Top players will quit South Africa if Rudolf Straeuli remains Springbok coach, said a leading agent on Tuesday.
"It is time for Straeuli to go. A number of leading players have indicated that they will not continue playing in South Africa beyond the end of next year if he remains coach," said World Artists agent Jason Smith.
Smith represents top local talent such as Victor Matfield, Werner Greeff, Danie Coetzee, Quinton Davids, Bolla Conradie, AJ Venter, Geo and Jacques Cronjé, Luke Watson, Fourie du Preez and Hendro Scholtz.
He also manages the careers of overseas-based South Africans Stuart Abbott, Clyde Rathbone, Michael Horak, Jake Boer and Ryan Strudwick.
"The first priority for South African Rugby is to appoint a world-class coach. My choice would be Nick Mallett. He is arguably the best South African coach," said Smith.
"Once a world-class coach has been appointed, South African Rugby needs to support him 100 percent. Appoint the coach for four years, but never without a performance clause.
"I read articles about the need for continuity. What rubbish. This is professional sport. Deliver or go. However, no coach can deliver if he does not enjoy full support. (England's) Clive Woodward has proved what can be achieved if a coach is supported 100 percent."
Smith said Mallett would lay the foundations for long-term success. "An intelligent coach like Mallett will want to put in place certain structures to produce results at international and Super 12 level. They must back his rugby brain," he said.
"There was talk of South African Rugby getting Alan Solomons in as a performance director. I think this would be an excellent idea. Solly is well respected, sensible and intelligent. Anyone who doubts this should look at his record here and abroad (Ulster are top of the Celtic League).
"Francois Pienaar is an excellent chief executive because he symbolises the re-birth of a great nation and has a super relationship with government leaders ... I also believe Cheeky Watson has a lot to offer South African Rugby. I am amazed that he is not on the board of directors."
Smith said Springbok contracts were administered in an amateurish way. Since professionalism was introduced, he had never even had a meeting with the chief executive of South African Rugby or the national coach.
"This is a disgrace. No one has ever called me and said 'OK, let's sit down and discuss the long-term plans of your clients'.
"As I speak to you now, two of my leading clients, Victor Matfield and Werner Greeff, are not contracted to South African Rugby," said Smith. "Their national contracts have expired and nobody is interested in discussing their future.
They could have opted for overseas clubs, but have thankfully decided to remain in South Africa for a while longer in the hope that things will improve."
Smith said Straeuli's discussions with Abbott, Rathbone, Boer and Warren Britz earlier this year were "unprofessional". "One of his opening lines is 'I don't talk to agents'."
Abbott, who represented England at the World Cup, initially wanted to play for South Africa. Rathbone moved to the Brumbies when talks with South African Rugby broke down, while Gloucester star Boer cancelled a holiday in Egypt for talks about being part of South Africa's World Cup set-up.
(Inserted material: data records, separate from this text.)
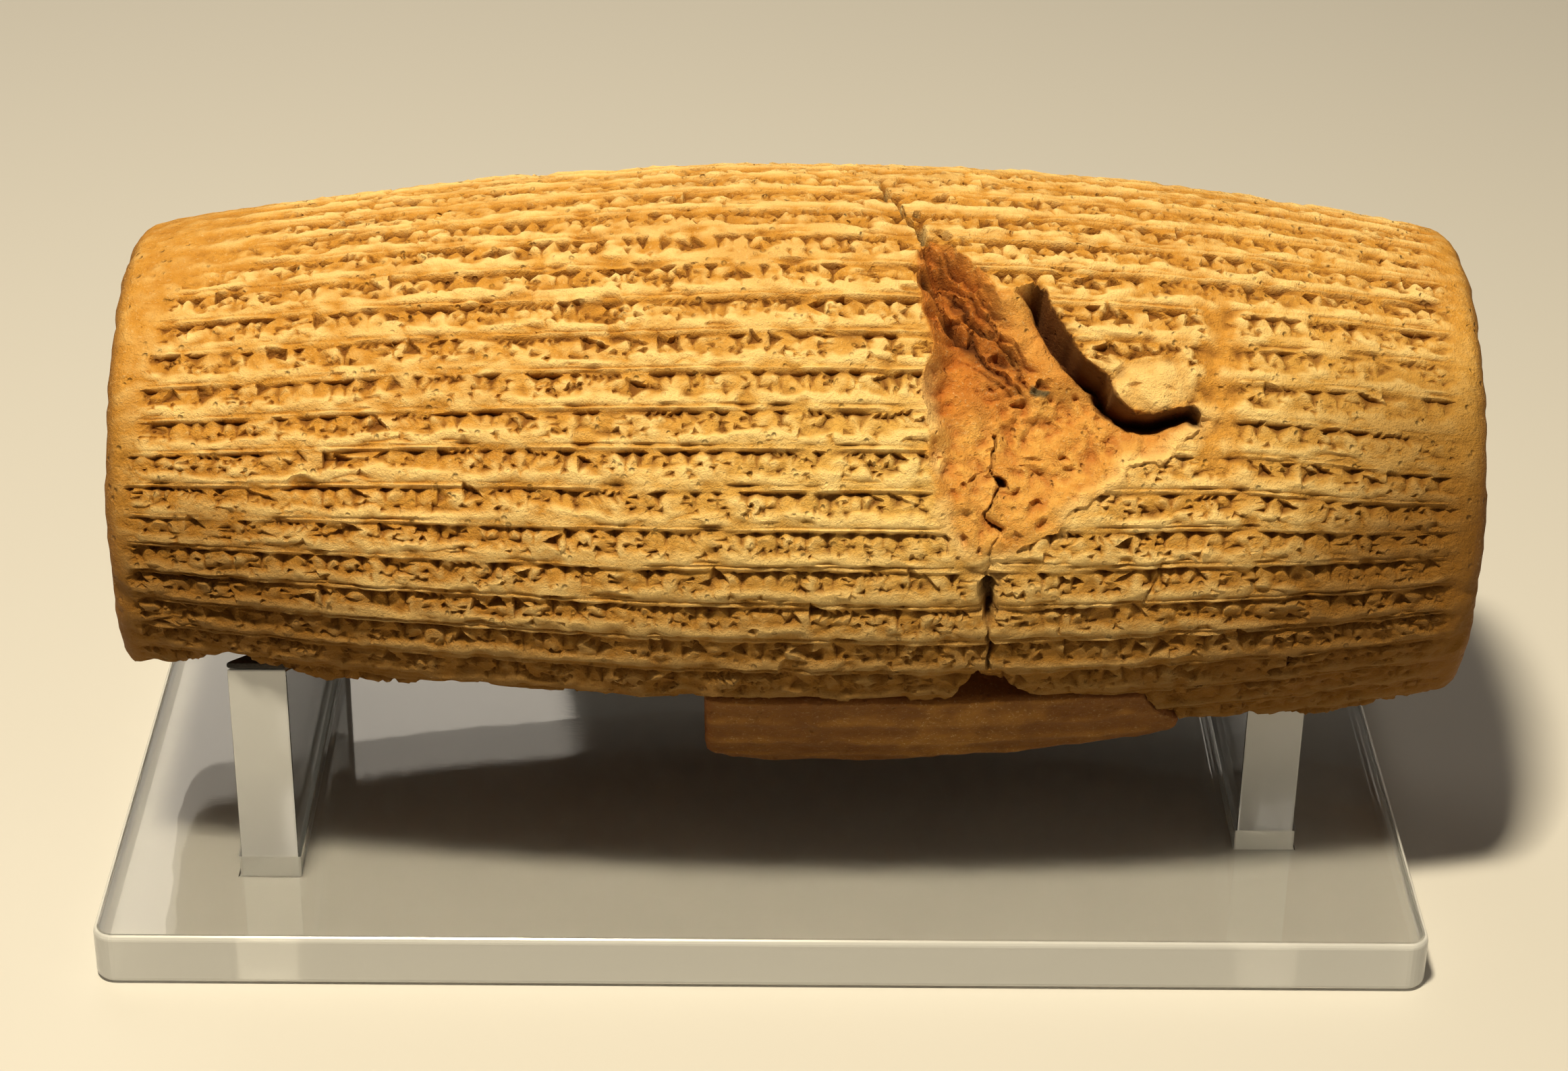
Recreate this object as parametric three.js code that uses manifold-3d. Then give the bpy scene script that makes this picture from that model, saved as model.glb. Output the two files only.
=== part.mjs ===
// An ancient clay cylinder, barrel-shaped and pressed all round with rows of wedge strokes,
// lying in a clear acrylic cradle: two upright slabs let into slots of a base plate.
//
// Millimetres, +Z up, +X along the cylinder, +Y away from the side that is shown.
// The origin is the centre of the base plate's underside.
// An angle on the clay is measured round its axis from the middle of the shown side,
// and grows upwards: 90 is the top, -90 the bottom.

import * as THREE from 'three';
import { mergeVertices } from 'three/addons/utils/BufferGeometryUtils.js';
import Module from 'manifold-3d';

const wasm = await Module();
wasm.setup();

// clay barrel
const clayLength = 219;
const bellyRadius = 51;
const leftEndRadius = 39.4;
const rightEndRadius = 40.1;
const bellyOffset = -1.7; // the widest place, from the middle of the length
const leftFullness = 1.7; // the power of the swelling: 2 is a parabola
const rightFullness = 2.2;
const endRounding = 4.5;
const endDome = 0.4;

// rows of the inscription, which run all round
const fullTurn = 360;
const rowCount = 49;
const firstRow = 0.5; // degrees: one of the grooves that the strokes hang from
const rowGroove = 0.8;
const endMargin = 8; // the bare strip at each end
const wornStripDepth = 1.2;
// a shallow strip beside the gash: shares of the half length along, degrees round
const wornStrip = { place: 0.6, half: 0.05, soft: 0.02, low: 28, high: 65, softTurn: 4 };

// break along the underside, and the fragment glued back on it
const breakStep = 2.1; // how far the broken face is set in at its edge
const breakSlope = 28; // degrees that the broken face falls towards the back
const breakRows = 16; // from the middle of the shown side to where the break is over
const jointGap = 0.35;
const fragmentTop = -20.9; // degrees
const fragmentInset = 0.3;
const fragmentTaper = 0.87; // its inner face ends higher than its outer one
const fragmentRelief = 0.4; // its rows are worn, as a share of the clay's
const fragmentLines = 7;
const fragmentLayers = 2;

// gash in the shown side
const gashDepth = 6;
const grooveDepth = 6.5; // further in, beside the tongue
const grooveSpread = 7;
const crackDepth = 3;
const crackSpread = 5;
const floorRipple = 0.7;
const rippleLength = 3.7;
const rippleTurn = 12; // degrees
const cutterReach = [0.2, 1.1]; // shares of the belly's radius

// cradle
const axisHeight = 54; // of the clay over the top of the plate
const clayShift = 4.9; // of the clay's middle from the plate's middle
const plateWidth = 215;
const plateDepth = 123;
const plateThickness = 9;
const plateCorner = 3;
const plateEdgeRound = 0.6;
const slabThickness = 9.5;
const leftSlabDepth = 76;
const leftSlabInset = 23; // its middle, from the clay's own end
const rightSlabDepth = 56.6;
const rightSlabInset = 29.6;
const slotGap = 0.3;
const restGap = 0.25;
const padThickness = 1;

const degree = Math.PI / 180;
const halfLength = clayLength / 2;
const axisLevel = plateThickness + axisHeight;
const leftSlabPlace = leftSlabInset - halfLength; // from the clay's middle
const rightSlabPlace = halfLength - rightSlabInset;
const rowAngle = fullTurn / rowCount;

// how finely the clay is faceted
const lineAngle = rowAngle / 3;
const wholeStart = firstRow - rowAngle; // degrees: the skin is whole from here up
const breakEnd = firstRow - breakRows * rowAngle; // and the break is over here, past the bottom
const faceLines = 6;
const skirtLines = 6;
const floorRings = 30;
const floorLines = 40;
const floorBackLines = 12;
const gashReach = [0.1, 0.6]; // shares of the half length
const gashTurn = [-14, 94]; // degrees

// The outlines of breaks are pairs: share of the half length, and degrees.
const breakEdge = [
	[-1, -29.5], [-0.96, -29.2], [-0.875, -23.9], [-0.823, -19.7], [-0.796, -20.4],
	[-0.784, -23.2], [-0.738, -23.7], [-0.692, -25.6], [-0.639, -23.9], [-0.475, -21.1],
	[-0.3, -21.4], [-0.128, -20], [0.225, -20.9], [0.261, -13.4], [0.29, -15.5],
	[0.347, -20.3], [0.507, -22.3], [0.53, -27.4], [0.57, -33], [0.689, -35.2], [0.763, -38],
	[0.816, -39.3], [0.895, -38.6], [0.953, -36.5], [1, -33.7],
];
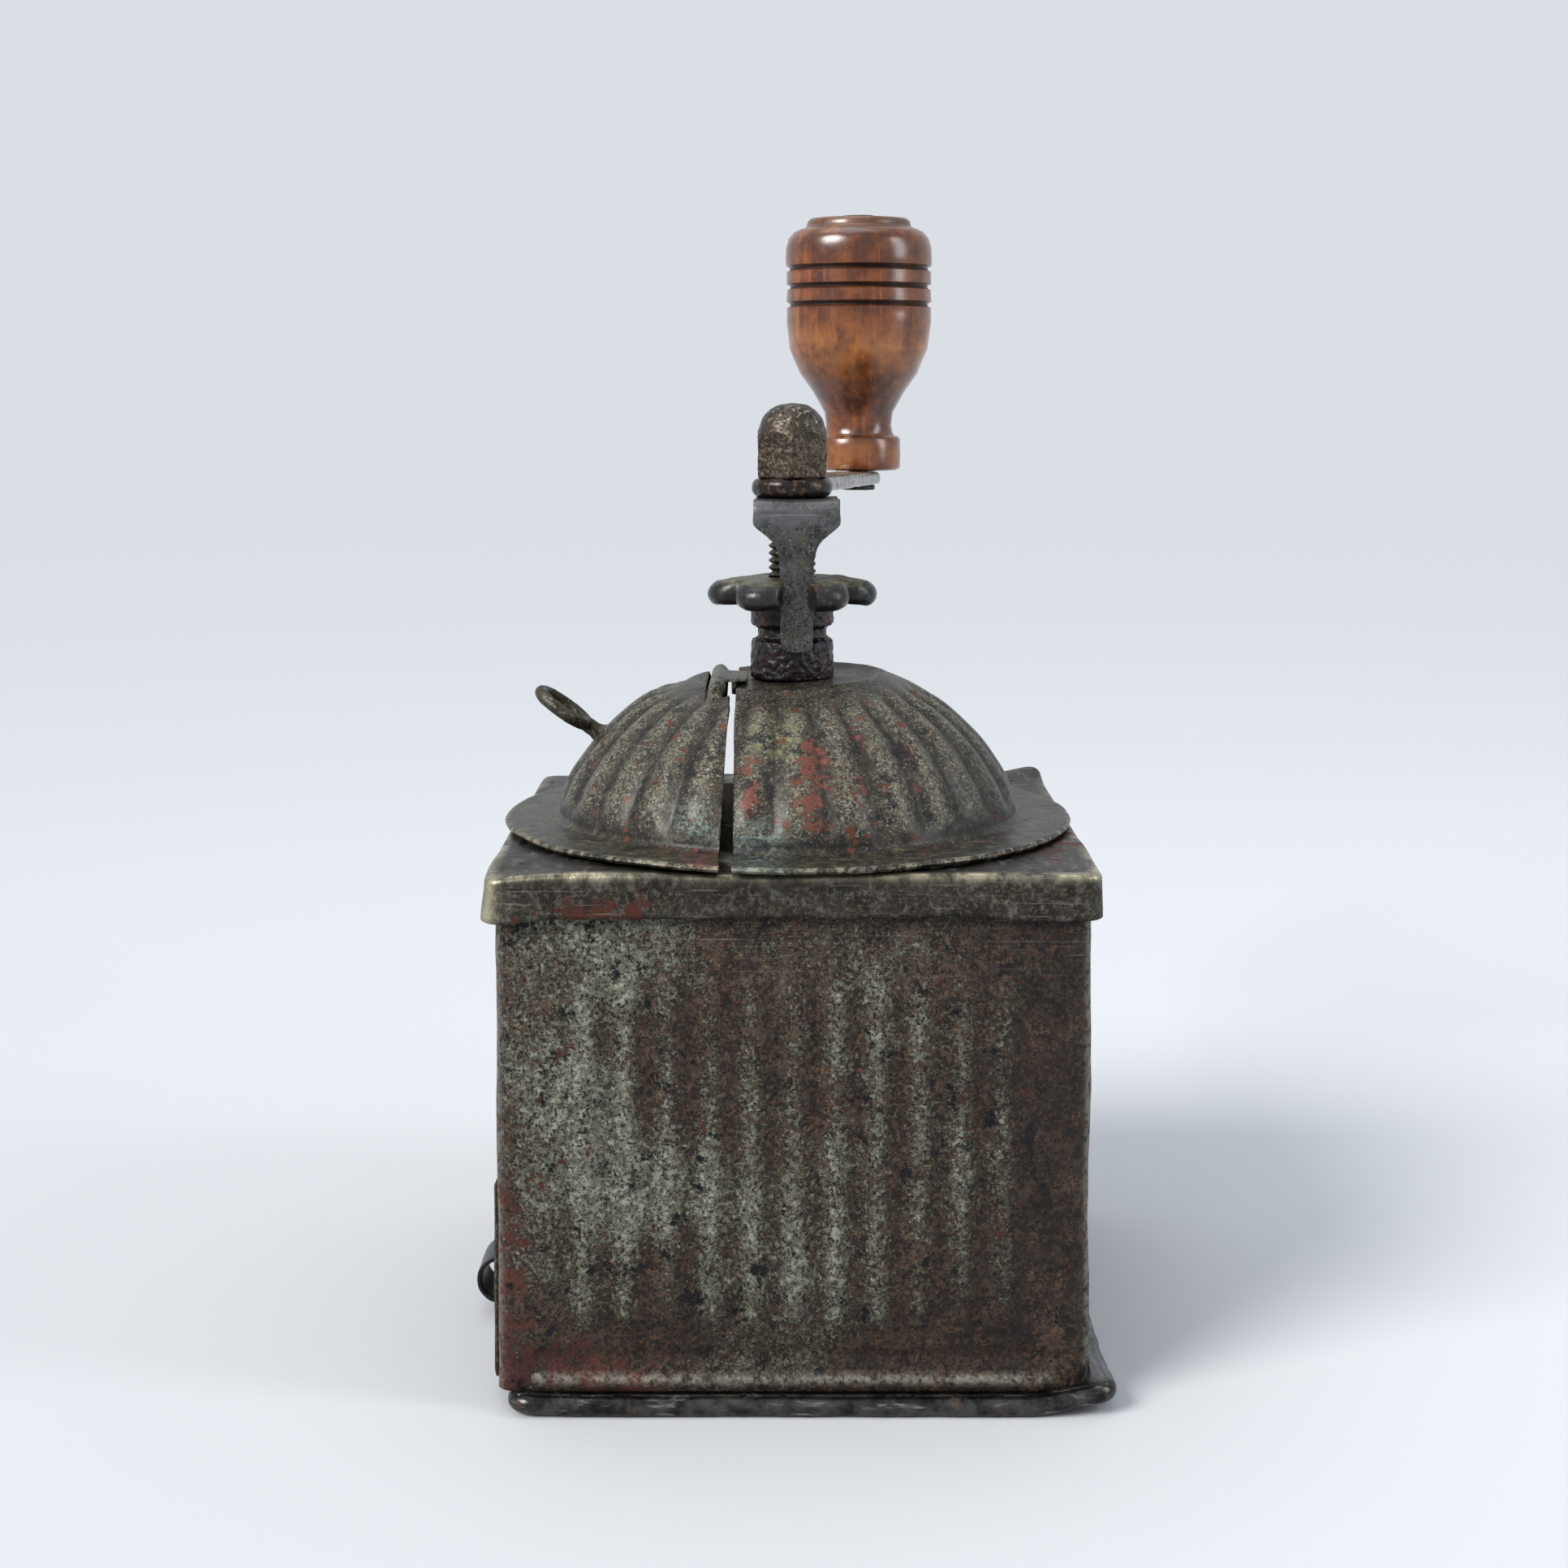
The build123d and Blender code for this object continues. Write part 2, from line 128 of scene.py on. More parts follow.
def lathe(name, profile, steps=96, centre=(0, 0), crease=40):
    """A turned piece about an upright axis."""
    points = []
    for r, z in profile:
        for j in range(steps):
            a = 2 * math.pi * j / steps
            points.append((centre[0] + r * math.cos(a), centre[1] + r * math.sin(a), z))
    obj = make_object(name, points, grid_faces(len(profile), steps, True), crease)
    weld(obj)
    return obj


def tube(name, path, radius, closed=False, sides=14):
    """A round bar that follows a path in mm; radius is one number or one per point."""
    path = np.array(path, float)
    count = len(path)
    radii = np.broadcast_to(radius, (count,))
    points = []
    side = None
    for i in range(count):
        before = path[(i - 1) % count] if closed or i else path[i]
        after = path[(i + 1) % count] if closed or i < count - 1 else path[i]
        ahead = (after - before) / np.linalg.norm(after - before)
        if side is None:
            side = np.cross(ahead, (0, 0, 1.0) if abs(ahead[2]) < 0.9 else (0, 1.0, 0))
        side = side - ahead * np.dot(side, ahead)
        side /= np.linalg.norm(side)
        up = np.cross(side, ahead)
        for j in range(sides):
            a = 2 * math.pi * j / sides
            points.append(path[i] + radii[i] * (side * math.cos(a) + up * math.sin(a)))
    faces = grid_faces(count, sides, True)
    if closed:
        last = (count - 1) * sides
        faces += [(last + j, last + (j + 1) % sides, (j + 1) % sides, j) for j in range(sides)]
    else:
        faces += [tuple(range(sides))[::-1], tuple((count - 1) * sides + j for j in range(sides))]
    return make_object(name, points, faces)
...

No substantial discussions materialised.
Britz slammed Straeuli after moving to English Premiership club Newcastle and was joined in his condemnation by Sharks prop Ollie le Roux.
Western Province tighthead prop Cobus Visagie recently also said there was a "complete lack of a plan" in the World Cup match against England. Players who wanted to address this were worked out.
Robbie Fleck had a fall-out with Straeuli and AJ Venter was overlooked after expressing his opinions about the Springbok structure in a one-on-one with the coach.
Several Springboks also felt humiliated by Kamp Staaldraad and one has sought legal advice over alleged human-rights violations.
The majority are furious about TV footage of them in the nude.
Smith, meanwhile, warned of a potential revolt by the country's top 180 players. "If smaller provinces continue to threaten the development of a top six, then our leading players are going to get fed up and I envisage a player revolt in the form of a strike," he said.
"It would take only some financial backing to underwrite the top 180 players' employment contracts, and somebody is going to be in a very strong position in terms of controlling South African Rugby.
"Make no mistake, the players will always hold the power at the end of the day. They did in 1995, the beginning of professionalism, and they still do."